The first to fourth claimant companies were respectively the owner, commercial and technical manager and mortgagee of the vessel “Win Win”. The vessel was detained by the Indonesian authorities for having anchored inside Indonesian territorial waters without permission As a result she became a constructive total loss in accordance with the terms of the war risks policy issued by the defendant insurers.
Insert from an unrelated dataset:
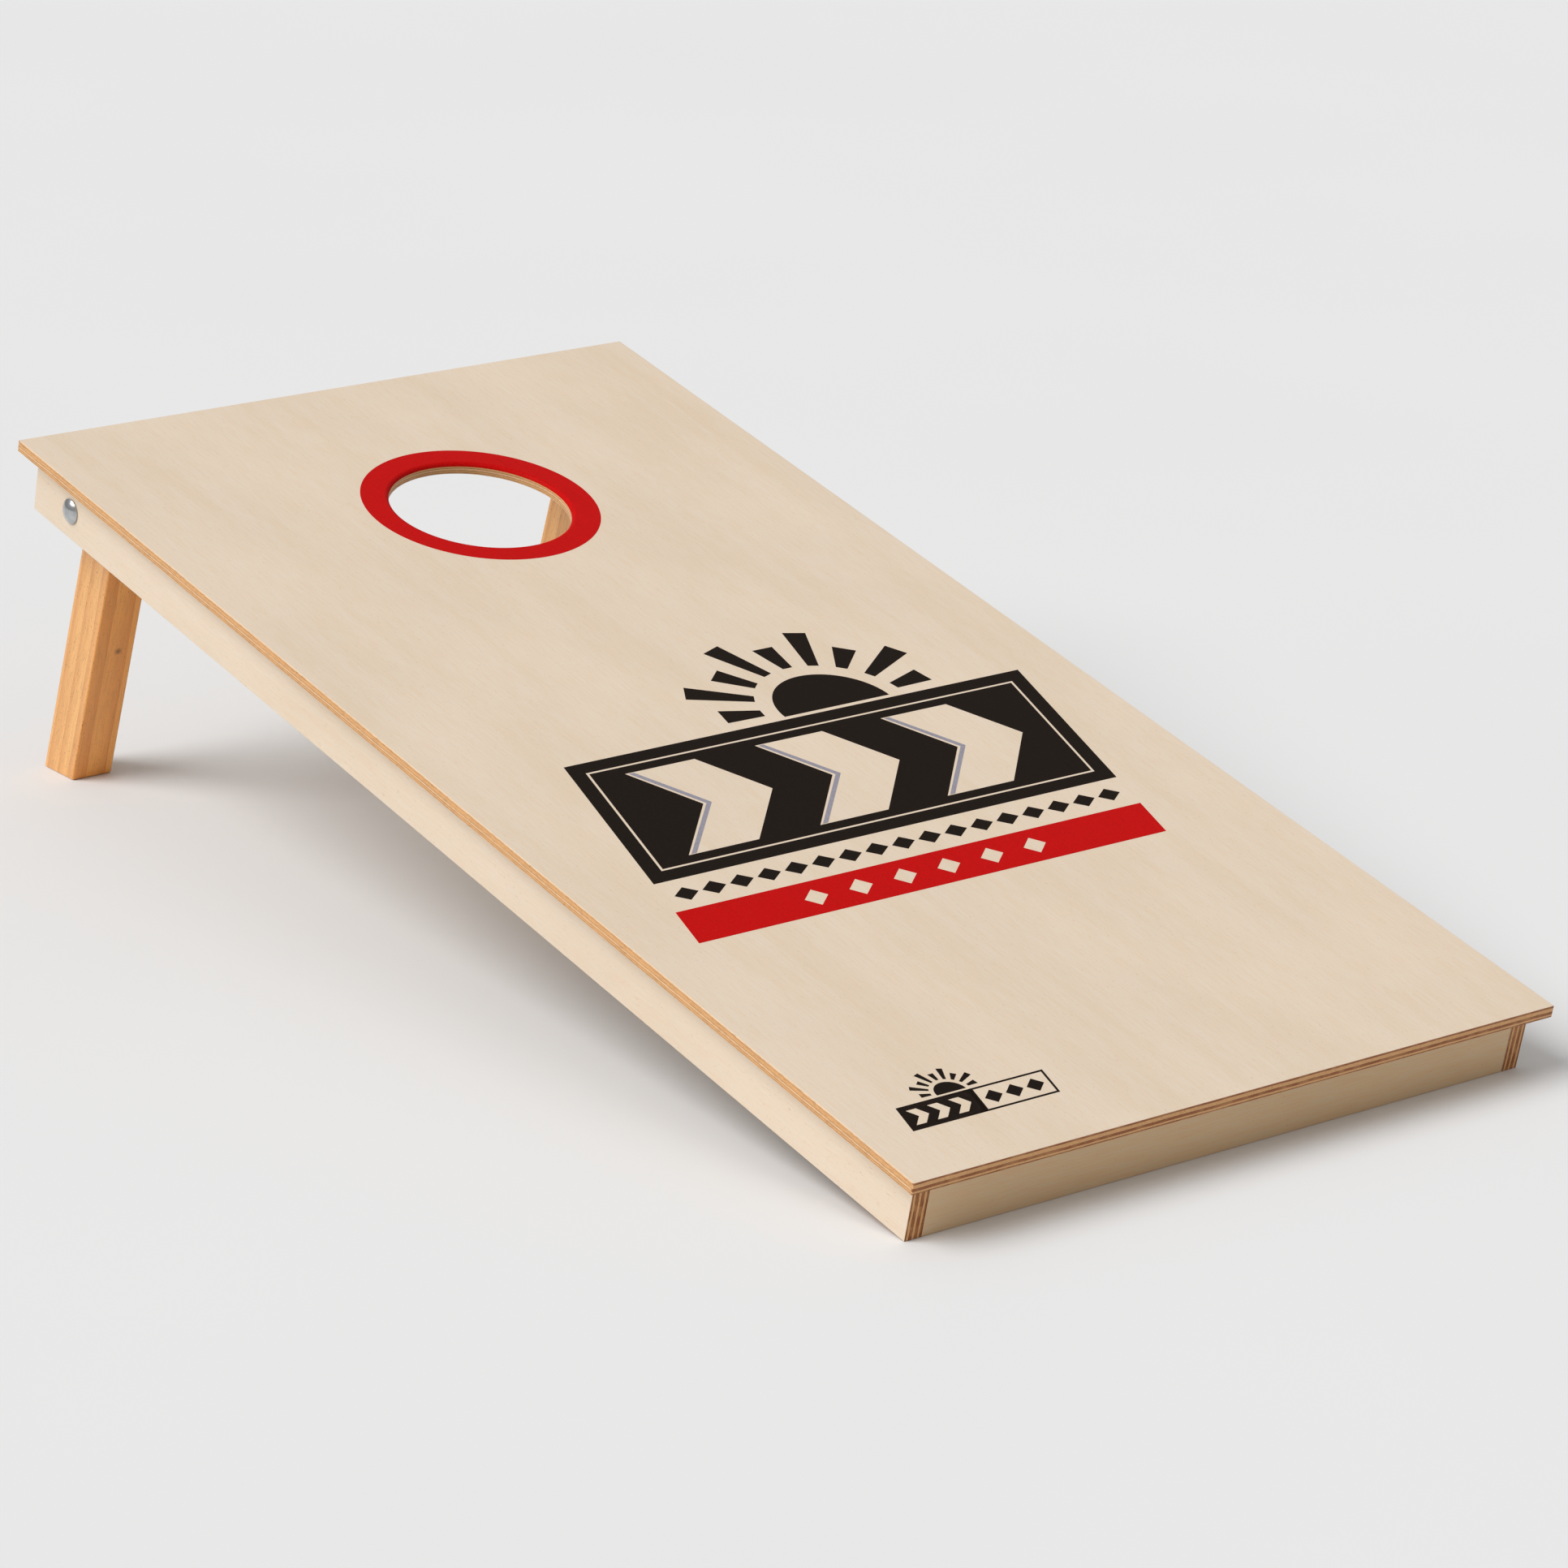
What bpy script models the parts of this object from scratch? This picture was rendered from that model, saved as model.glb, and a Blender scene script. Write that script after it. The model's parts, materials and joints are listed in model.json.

The policy was governed by English law but expressly incorporated the American Institute Hull War Risks and Strikes Clauses (1977), which covered loss caused by capture, seizure, arrest, restraint or detainment, but by exclusion clause 1(e), excluded loss “caused by, resulting from, or incurred as a consequence of arrest, restraint or detainment under customs or quarantine regulations and similar arrests, restraints or detainments not arising from actual or impending hostilities”. The insurers defended the claimants’ claim on the policy contending, inter alia, that (1) the exclusion in clause 1(e) applied on the basis that there had been a detention which was “similar’” to a detention under customs or quarantine regulations and which did not arise from actual or impending hostilities and (2) the claimants had acted in breach of the duty of fair presentation under section 1(3) of the Insurance Act 2015 by failing to disclose criminal charges which had been brought against the sole nominee director of the first claimant. The judge allowed the claim.
On the insurers’ appeal—
Held, appeal dismissed. (1) Clause 1 of the American Institute Hull War Risks and Strikes Clauses (1977) was to be interpreted on its own terms, having regard to the language used in the clause and taking account of the commercial background, where that background included the fact that the clause formed part of a widely used form which had to be applied to vessels trading worldwide, and needed to be interpreted as it would be understood by commercial people in the shipping and marine insurance industry. The term “customs regulations” in exclusion 1(e) fell to interpreted in the same way as the same words in clause 4.1.5 in the parallel English version of the clauses had been interpreted. Giving those words a businesslike interpretation, they referred to laws, however classified under domestic law, which regulated the import of goods into the territory of the state concerned, either by prohibiting such imports or by imposing a liability to make payment as a condition of importation. In determining the meaning of the words “quarantine regulations” in either the American or the English versions of the clause the same approach had to be adopted, interpreting the words as they would be understood by business people, without regard to the niceties of local law. Applying that approach, the quarantine regulations were laws concerned with the protection of health, whether of people or animals. The “and similar” wording in exclusion 1(e) was to be construed by reference to customs or quarantine regulations and referred to detention under regulations which had a similar purpose to regulations concerning the import of goods or the protection of health. That was a less demanding connection than was required by the judge’s interpretation. In the present case the detention of the vessel occurred because the Indonesian government decided to assert its sovereignty over its territorial waters by arresting and detaining vessels which had anchored without permission. That had no relevant similarity to an arrest or detention under customs or quarantine regulations, being completely unconnected with the import of goods or with health. It followed that the judge had been right to conclude that the claim in the present case did not fall within the exclusion (paras 39, 41–42, 50–52–53, 56, 58–62, 115, 116, 117).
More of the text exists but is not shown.